The recent news of the arrest and destruction of a vessel was on account of intelligence provided by the pipeline surveillance teams, intelligence that the Nigerian military promptly and swiftly acted upon, deploying personnel and platforms to ensure arrests were made, and the criminal ship destroyed. This is in line with the new directives to that effect – arrest the criminals, and destroy their working tools to serve as a strong deterrent.
 
Military sources say that the vastness of the size of the Niger Delta’s creeks make it impossible for it to be covered alone by the military, from an intelligence-gathering viewpoint.
 
Many of the pipelines in the region run through very remote villages and communities, which are mostly swampland and marshes, and nobody knows these areas better than the people in the community themselves.
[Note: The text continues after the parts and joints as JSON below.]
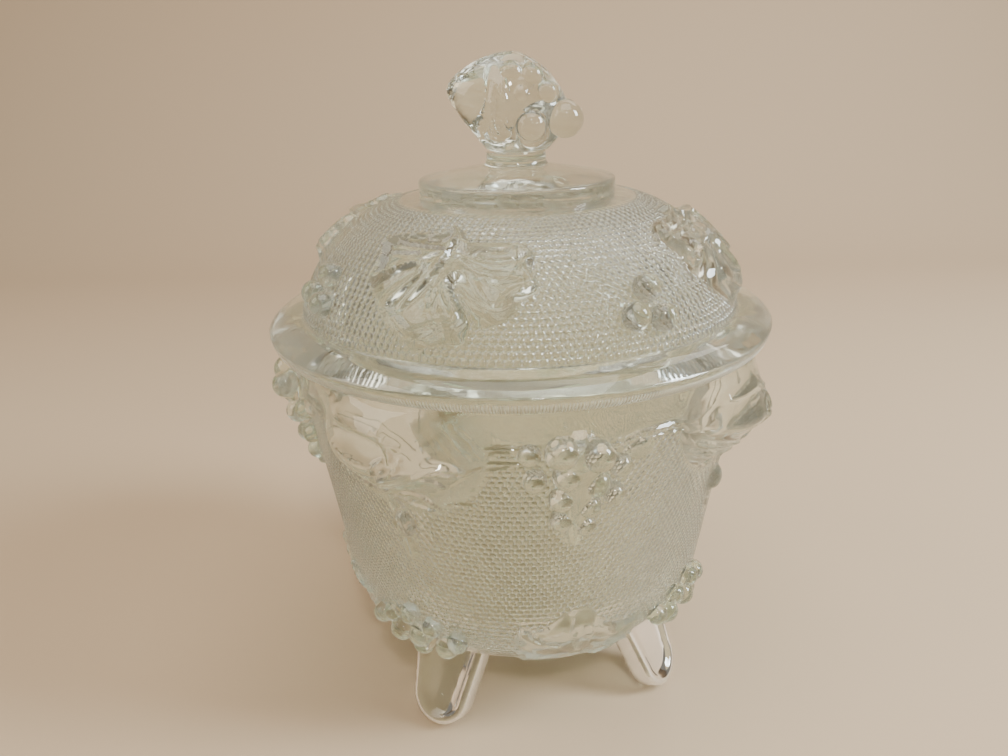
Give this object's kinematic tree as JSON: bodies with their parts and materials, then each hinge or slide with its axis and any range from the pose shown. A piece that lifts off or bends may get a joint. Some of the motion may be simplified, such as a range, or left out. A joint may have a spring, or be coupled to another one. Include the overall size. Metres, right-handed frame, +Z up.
{
  "type": "covered dish",
  "caption": "Footed round dish of clear pressed glass with a loose domed lid, a grape-bunch knob and grape-and-leaf relief.",
  "frame": {"origin": "on the table under the dish's axis, midway between the feet", "axes": "+Z up along the dish's axis, -Y the front between two feet, feet on the diagonals of X and Y"},
  "size_m": [0.1294, 0.1294, 0.1657],
  "materials": {
    "clear_glass": "clear pressed glass with a faint grey-green tint, smooth leaves, grapes and rims, finely pebbled ground"
  },
  "bodies": {
    "dish": {"dish": "clear_glass"},
    "lid": {"lid": "clear_glass"}
  },
  "joints": [
    {"name": "lid_lift", "type": "slide", "parent": "dish", "child": "lid", "axis": [0, 0, 1], "range_m": [0, 0.08]}
  ]
}
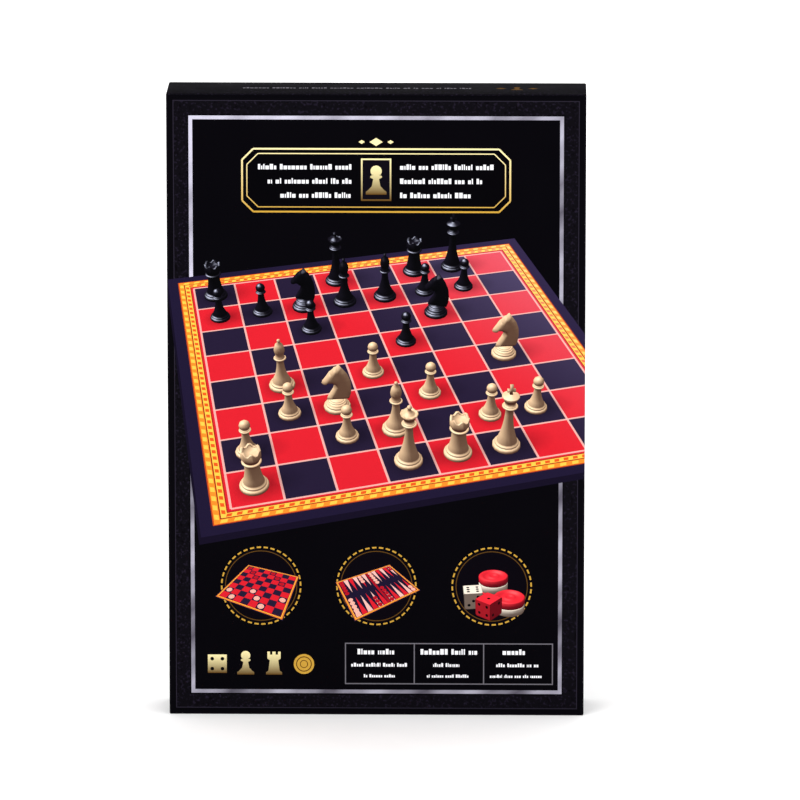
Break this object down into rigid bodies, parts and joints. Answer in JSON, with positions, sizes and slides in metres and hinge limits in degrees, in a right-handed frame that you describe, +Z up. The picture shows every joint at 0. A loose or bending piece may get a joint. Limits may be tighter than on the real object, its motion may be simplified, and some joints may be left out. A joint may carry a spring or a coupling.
{
  "type": "games compendium box",
  "caption": "Upright lift-off-lid game box with moulded trays, chessmen, draughts, dice, a rules sheet and a folding two-sided board.",
  "frame": {"origin": "centre of the lower end of the closed box, on the surface that it stands on", "axes": "+Z up along the box's height, +X to the right as seen from the front, -Y out of the lid's front panel"},
  "size_m": [0.263, 0.045, 0.4],
  "materials": {
    "chipboard": "matt grey-brown chipboard",
    "lid_print": "printed and varnished paper, black with a satin sheen",
    "stay_paper": "gummed brown paper",
    "base_print": "printed and varnished paper, charcoal",
    "tray_plastic": "vacuum-formed sheet with a flocked look",
    "rules_paper": "uncoated white paper",
    "greyboard": "matt greyboard with cut edges",
    "board_print": "printed and laminated paper",
    "spine_cloth": "black book cloth",
    "ivory_plastic": "moulded ivory-coloured plastic",
    "black_plastic": "moulded black plastic",
    "red_plastic": "moulded red plastic"
  },
  "bodies": {
    "base": {"base_card": "chipboard", "base_wrap": "base_print", "base_corner_stays": "stay_paper"},
    "lid": {"lid_card": "chipboard", "lid_wrap": "lid_print", "lid_corner_stays": "stay_paper"},
    "tray": {"centre_tray": "tray_plastic", "left_stack_tray": "tray_plastic", "right_stack_tray": "tray_plastic", "left_upper_riser": "tray_plastic", "left_lower_riser": "tray_plastic", "right_upper_riser": "tray_plastic", "right_lower_riser": "tray_plastic"},
    "ivory_chessmen": {"ivory_king": "ivory_plastic", "ivory_queen": "ivory_plastic", "ivory_bishops": "ivory_plastic", "ivory_knights": "ivory_plastic", "ivory_rooks": "ivory_plastic", "ivory_pawns": "ivory_plastic"},
    "black_chessmen": {"black_king": "black_plastic", "black_queen": "black_plastic", "black_bishops": "black_plastic", "black_knights": "black_plastic", "black_rooks": "black_plastic", "black_pawns": "black_plastic"},
    "red_stack": {"red_draughts": "red_plastic"},
    "black_stack": {"black_draughts": "black_plastic"},
    "dice": {"ivory_dice": "ivory_plastic", "black_dice": "black_plastic", "doubling_cube": "ivory_plastic"},
    "rules": {"rules_sheet": "rules_paper"},
    "board_left": {"board_card_left": "greyboard", "chess_sheet_left": "board_print", "backgammon_sheet_left": "board_print", "spine_tape_left": "spine_cloth"},
    "board_right": {"board_card_right": "greyboard", "chess_sheet_right": "board_print", "backgammon_sheet_right": "board_print", "spine_tape_right": "spine_cloth"}
  },
  "joints": [
    {"name": "lid_pull", "type": "slide", "parent": "base", "child": "lid", "axis": [0, -1, 0], "range_m": [0, 0.9]},
    {"name": "tray_lift", "type": "slide", "parent": "base", "child": "tray", "axis": [0, -1, 0], "range_m": [0, 0.054]},
    {"name": "ivory_chessmen_lift", "type": "slide", "parent": "tray", "child": "ivory_chessmen", "axis": [0, -1, 0], "range_m": [0, 0.072]},
    {"name": "black_chessmen_lift", "type": "slide", "parent": "tray", "child": "black_chessmen", "axis": [0, -1, 0], "range_m": [0, 0.072]},
    {"name": "red_stack_lift", "type": "slide", "parent": "tray", "child": "red_stack", "axis": [0, -1, 0], "range_m": [0, 0.072]},
    {"name": "black_stack_lift", "type": "slide", "parent": "tray", "child": "black_stack", "axis": [0, -1, 0], "range_m": [0, 0.072]},
    {"name": "dice_lift", "type": "slide", "parent": "tray", "child": "dice", "axis": [0, -1, 0], "range_m": [0, 0.072]},
    {"name": "rules_lift", "type": "slide", "parent": "base", "child": "rules", "axis": [0, -1, 0], "range_m": [0, 0.18]},
    {"name": "board_lift", "type": "slide", "parent": "base", "child": "board_left", "axis": [0, -1, 0], "range_m": [0, 0.27]},
    {"name": "board_unfold", "type": "hinge", "parent": "board_left", "child": "board_right", "pos_m": [0.0953, -0.0174, 0.2], "axis": [0, 0, 1], "range_deg": [0, 180]}
  ],
  "couplings": [
    {"joint": "tray_lift", "follows": "lid_pull", "ratio": 0.06},
    {"joint": "ivory_chessmen_lift", "follows": "lid_pull", "ratio": 0.08},
    {"joint": "black_chessmen_lift", "follows": "lid_pull", "ratio": 0.08},
    {"joint": "red_stack_lift", "follows": "lid_pull", "ratio": 0.08},
    {"joint": "black_stack_lift", "follows": "lid_pull", "ratio": 0.08},
    {"joint": "dice_lift", "follows": "lid_pull", "ratio": 0.08},
    {"joint": "rules_lift", "follows": "lid_pull", "ratio": 0.2},
    {"joint": "board_lift", "follows": "lid_pull", "ratio": 0.3},
    {"joint": "board_unfold", "follows": "lid_pull", "rad_per_m": 3.4907}
  ]
}
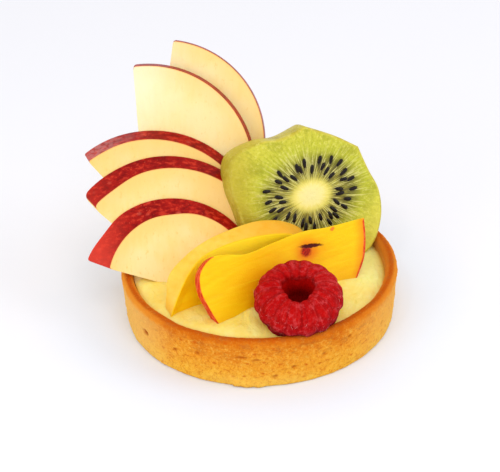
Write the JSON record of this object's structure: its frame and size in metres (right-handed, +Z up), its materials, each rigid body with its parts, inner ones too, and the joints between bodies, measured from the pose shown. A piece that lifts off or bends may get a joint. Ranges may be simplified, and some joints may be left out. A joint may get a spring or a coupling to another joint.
{
  "type": "fruit tart",
  "caption": "Round shortcrust tart shell filled with custard cream and topped with a standing fan of apple slices, a kiwi slice, nectarine slices and a raspberry.",
  "frame": {"origin": "middle of the crust's underside, on the surface the tart stands on", "axes": "+Z up; -Y is the front, where the raspberry lies; +X to the right, where the kiwi slice stands"},
  "size_m": [0.0906, 0.0801, 0.071],
  "materials": {
    "crust": "baked shortcrust, golden orange with browner rim, sandy and matte",
    "cream": "pale yellow custard cream, soft satin",
    "apple": "moist pale apple flesh with deep red skin along the arc",
    "kiwi": "moist green kiwi flesh with a pale core and black seeds",
    "nectarine": "moist golden nectarine flesh, thin red skin at the ends",
    "raspberry": "juicy crimson drupelets, darker inside the hollow"
  },
  "bodies": {
    "root": {"crust": "crust", "cream": "cream", "apple_slice_1": "apple", "apple_slice_2": "apple", "apple_slice_3": "apple", "apple_slice_4": "apple", "apple_slice_5": "apple", "kiwi_slice": "kiwi", "nectarine_slice_back": "nectarine", "nectarine_slice_front": "nectarine", "raspberry": "raspberry"}
  },
  "joints": []
}
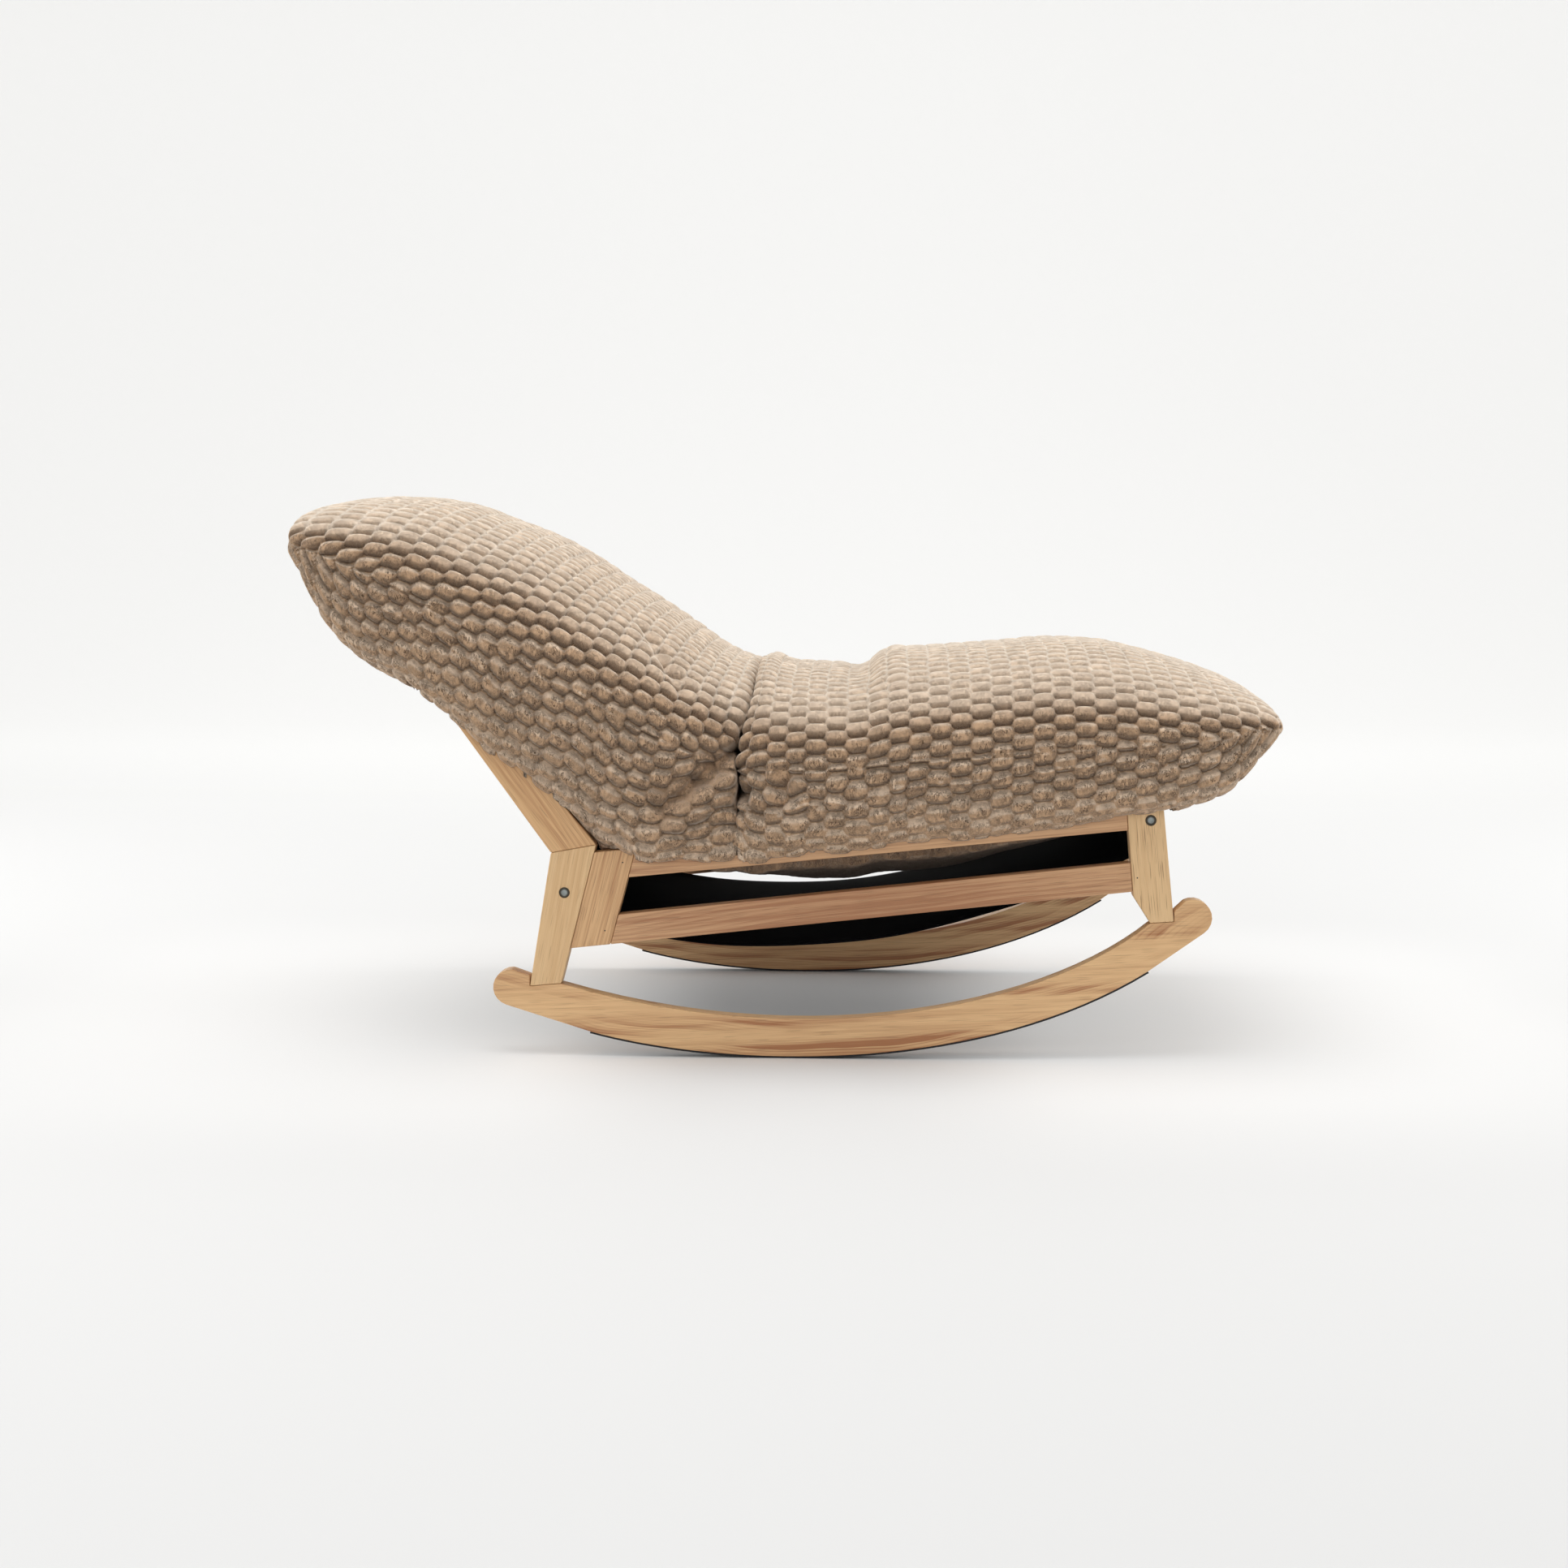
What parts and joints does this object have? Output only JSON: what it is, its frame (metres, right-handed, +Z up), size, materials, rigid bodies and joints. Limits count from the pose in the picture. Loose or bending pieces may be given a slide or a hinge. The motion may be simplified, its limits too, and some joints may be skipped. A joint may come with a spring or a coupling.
{
  "type": "rocking chair",
  "caption": "Rocking lounge chair: curved wooden runners, hardwood legs and side rails, a dark cloth sling, and a thick plush cushion with a seat part and a leaning back part.",
  "frame": {"origin": "on the floor under the middle of the chair's overall length and width, with the runners standing as in the picture", "axes": "+X towards the sitter's feet, +Y to the sitter's left, +Z up"},
  "size_m": [1.1812, 0.6494, 0.6716],
  "materials": {
    "runner_wood": "clear satin lacquer over light hardwood",
    "leg_wood": "clear satin lacquer over light hardwood",
    "rail_wood": "clear satin lacquer over light hardwood",
    "dowel_wood": "plain turned wood",
    "strip_rubber": "matt black",
    "sling_cloth": "plain black weave",
    "fastener_steel": "dark, lightly polished",
    "plush": "thick cut-pile plush in raised oval bumps"
  },
  "bodies": {
    "frame": {"back_sling": "sling_cloth", "front_rail": "rail_wood", "left_back_post": "leg_wood", "left_back_post_dowel": "dowel_wood", "left_front_foot_dowel": "dowel_wood", "left_front_leg": "leg_wood", "left_front_rail_bolt": "fastener_steel", "left_front_rail_nut": "fastener_steel", "left_lower_rail_front_dowel": "dowel_wood", "left_lower_rail_rear_dowel": "dowel_wood", "left_lower_side_rail": "rail_wood", "left_rear_foot_dowel": "dowel_wood", "left_rear_leg": "leg_wood", "left_rear_rail_bolt": "fastener_steel", "left_rear_rail_nut": "fastener_steel", "left_rear_stile": "leg_wood", "left_runner": "runner_wood", "left_runner_strip": "strip_rubber", "left_stile_high_dowel": "dowel_wood", "left_stile_low_dowel": "dowel_wood", "left_top_bar_bolt": "fastener_steel", "left_top_bar_nut": "fastener_steel", "left_upper_rail_front_dowel": "dowel_wood", "left_upper_rail_rear_dowel": "dowel_wood", "left_upper_side_rail": "rail_wood", "rear_rail": "rail_wood", "right_back_post": "leg_wood", "right_back_post_dowel": "dowel_wood", "right_front_foot_dowel": "dowel_wood", "right_front_leg": "leg_wood", "right_front_rail_bolt": "fastener_steel", "right_front_rail_nut": "fastener_steel", "right_lower_rail_front_dowel": "dowel_wood", "right_lower_rail_rear_dowel": "dowel_wood", "right_lower_side_rail": "rail_wood", "right_rear_foot_dowel": "dowel_wood", "right_rear_leg": "leg_wood", "right_rear_rail_bolt": "fastener_steel", "right_rear_rail_nut": "fastener_steel", "right_rear_stile": "leg_wood", "right_runner": "runner_wood", "right_runner_strip": "strip_rubber", "right_stile_high_dowel": "dowel_wood", "right_stile_low_dowel": "dowel_wood", "right_top_bar_bolt": "fastener_steel", "right_top_bar_nut": "fastener_steel", "right_upper_rail_front_dowel": "dowel_wood", "right_upper_rail_rear_dowel": "dowel_wood", "right_upper_side_rail": "rail_wood", "seat_sling": "sling_cloth", "top_bar": "rail_wood"},
    "cushion": {"seat_cushion": "plush", "back_cushion": "plush"}
  },
  "joints": [
    {"name": "cushion_lift", "type": "slide", "parent": "frame", "child": "cushion", "axis": [0, 0, 1], "range_m": [0, 0.45]}
  ]
}
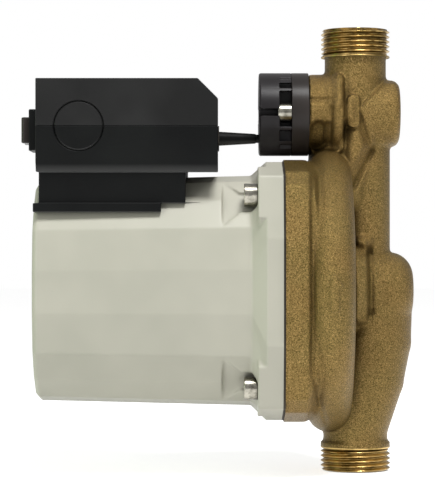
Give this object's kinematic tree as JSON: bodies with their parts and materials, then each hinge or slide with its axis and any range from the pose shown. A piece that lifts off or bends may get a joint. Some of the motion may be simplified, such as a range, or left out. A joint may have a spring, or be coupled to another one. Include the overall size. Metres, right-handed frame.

Hence the decision to involve them in providing surveillance, like a form of community policing.
 
But the actual work of arresting, seizing the equipment being used, and destroying the illegal connections and refineries, remains the work of the Nigerian military, a task which is being actively carried out.
 
There is Operation Delta Safe, a Joint Task Force bringing together all the various law enforcement agencies – Navy, Army, Air Force, Police, DSS, Civil Defence and others, while there are also the existing Naval Bases in the area, across the Western, Eastern and Central Naval Commands.  
 
Commendably, the Defence Headquarters has started doing more to show the successes being achieved in the fight against oil theft, but more needs to be done, also to educate Nigerians on what is being done by the government, and to prevent opportunists like Tompolo from trying to take credit that they have no business taking.

Ehis Uchemba is a security consultant based in Bayelsa.